» **SUPPLIED INFORMATION**
☆ ☆ ☆ ☆
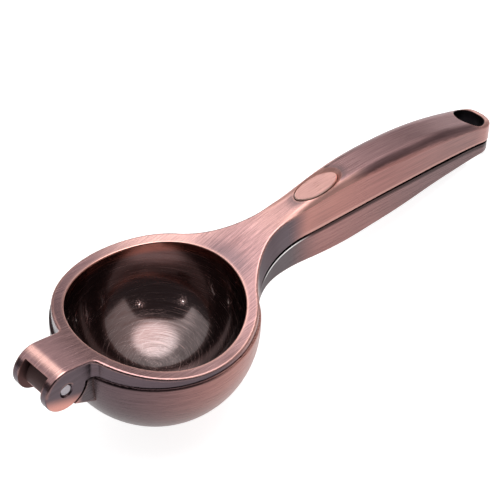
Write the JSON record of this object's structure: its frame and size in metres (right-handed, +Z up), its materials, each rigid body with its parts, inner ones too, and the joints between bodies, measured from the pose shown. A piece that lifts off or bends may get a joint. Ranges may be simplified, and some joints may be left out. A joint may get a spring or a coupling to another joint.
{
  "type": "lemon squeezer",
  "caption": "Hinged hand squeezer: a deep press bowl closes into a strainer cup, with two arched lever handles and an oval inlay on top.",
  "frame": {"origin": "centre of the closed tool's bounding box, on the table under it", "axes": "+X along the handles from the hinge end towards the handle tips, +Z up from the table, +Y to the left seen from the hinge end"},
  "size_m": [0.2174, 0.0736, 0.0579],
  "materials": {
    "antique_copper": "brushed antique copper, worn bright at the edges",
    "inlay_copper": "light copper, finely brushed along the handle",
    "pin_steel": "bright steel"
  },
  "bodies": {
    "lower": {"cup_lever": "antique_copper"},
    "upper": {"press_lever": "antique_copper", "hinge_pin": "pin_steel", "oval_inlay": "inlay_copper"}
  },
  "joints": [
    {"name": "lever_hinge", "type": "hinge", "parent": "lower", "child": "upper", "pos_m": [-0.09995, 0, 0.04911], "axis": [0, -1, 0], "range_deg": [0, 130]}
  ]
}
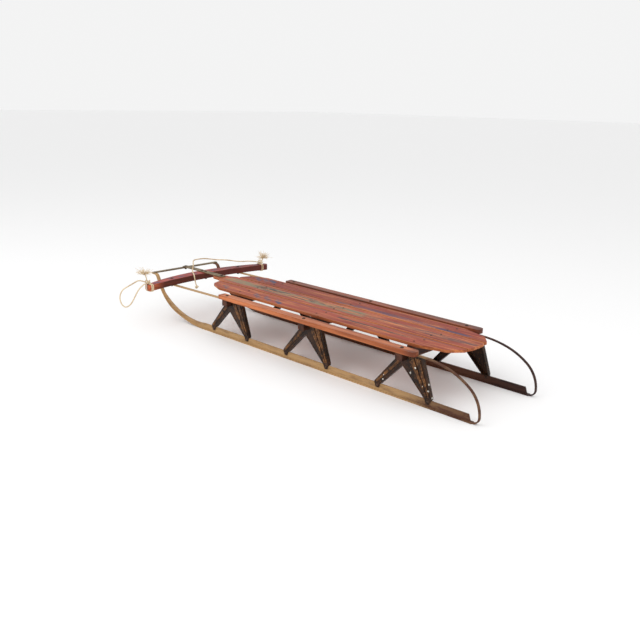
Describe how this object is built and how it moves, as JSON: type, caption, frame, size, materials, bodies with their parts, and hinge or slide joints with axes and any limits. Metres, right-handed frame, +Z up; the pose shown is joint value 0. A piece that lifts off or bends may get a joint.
☆ ☆ ☆ ☆
Repeat all the records. Match each line exactly.

» **TASK RESULT**
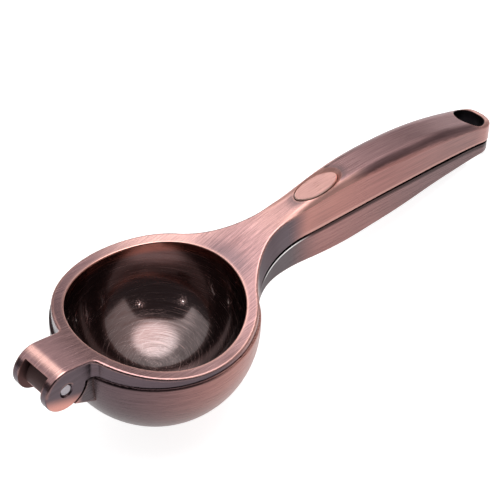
Write the JSON record of this object's structure: its frame and size in metres (right-handed, +Z up), its materials, each rigid body with its parts, inner ones too, and the joints between bodies, measured from the pose shown. A piece that lifts off or bends may get a joint. Ranges may be simplified, and some joints may be left out. A joint may get a spring or a coupling to another joint.
{
  "type": "lemon squeezer",
  "caption": "Hinged hand squeezer: a deep press bowl closes into a strainer cup, with two arched lever handles and an oval inlay on top.",
  "frame": {"origin": "centre of the closed tool's bounding box, on the table under it", "axes": "+X along the handles from the hinge end towards the handle tips, +Z up from the table, +Y to the left seen from the hinge end"},
  "size_m": [0.2174, 0.0736, 0.0579],
  "materials": {
    "antique_copper": "brushed antique copper, worn bright at the edges",
    "inlay_copper": "light copper, finely brushed along the handle",
    "pin_steel": "bright steel"
  },
  "bodies": {
    "lower": {"cup_lever": "antique_copper"},
    "upper": {"press_lever": "antique_copper", "hinge_pin": "pin_steel", "oval_inlay": "inlay_copper"}
  },
  "joints": [
    {"name": "lever_hinge", "type": "hinge", "parent": "lower", "child": "upper", "pos_m": [-0.09995, 0, 0.04911], "axis": [0, -1, 0], "range_deg": [0, 130]}
  ]
}
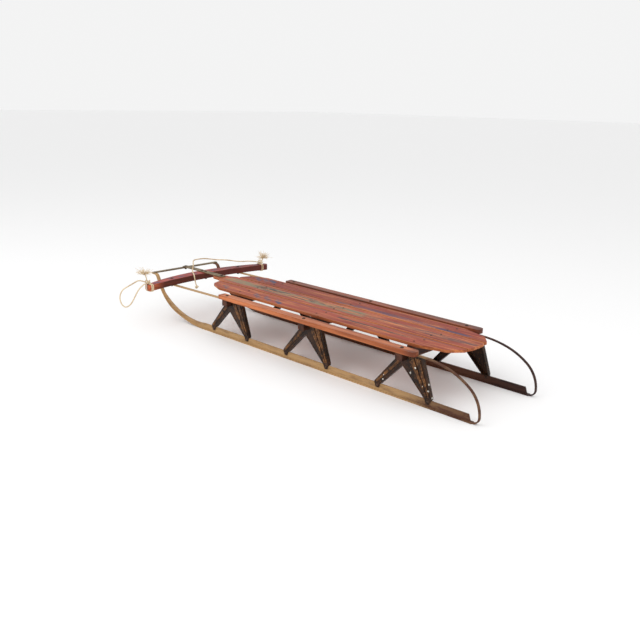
Describe how this object is built and how it moves, as JSON: type, caption, frame, size, materials, bodies with their parts, and hinge or slide joints with axes and any limits. Metres, right-handed frame, +Z up; the pose shown is joint value 0. A piece that lifts off or bends may get a joint.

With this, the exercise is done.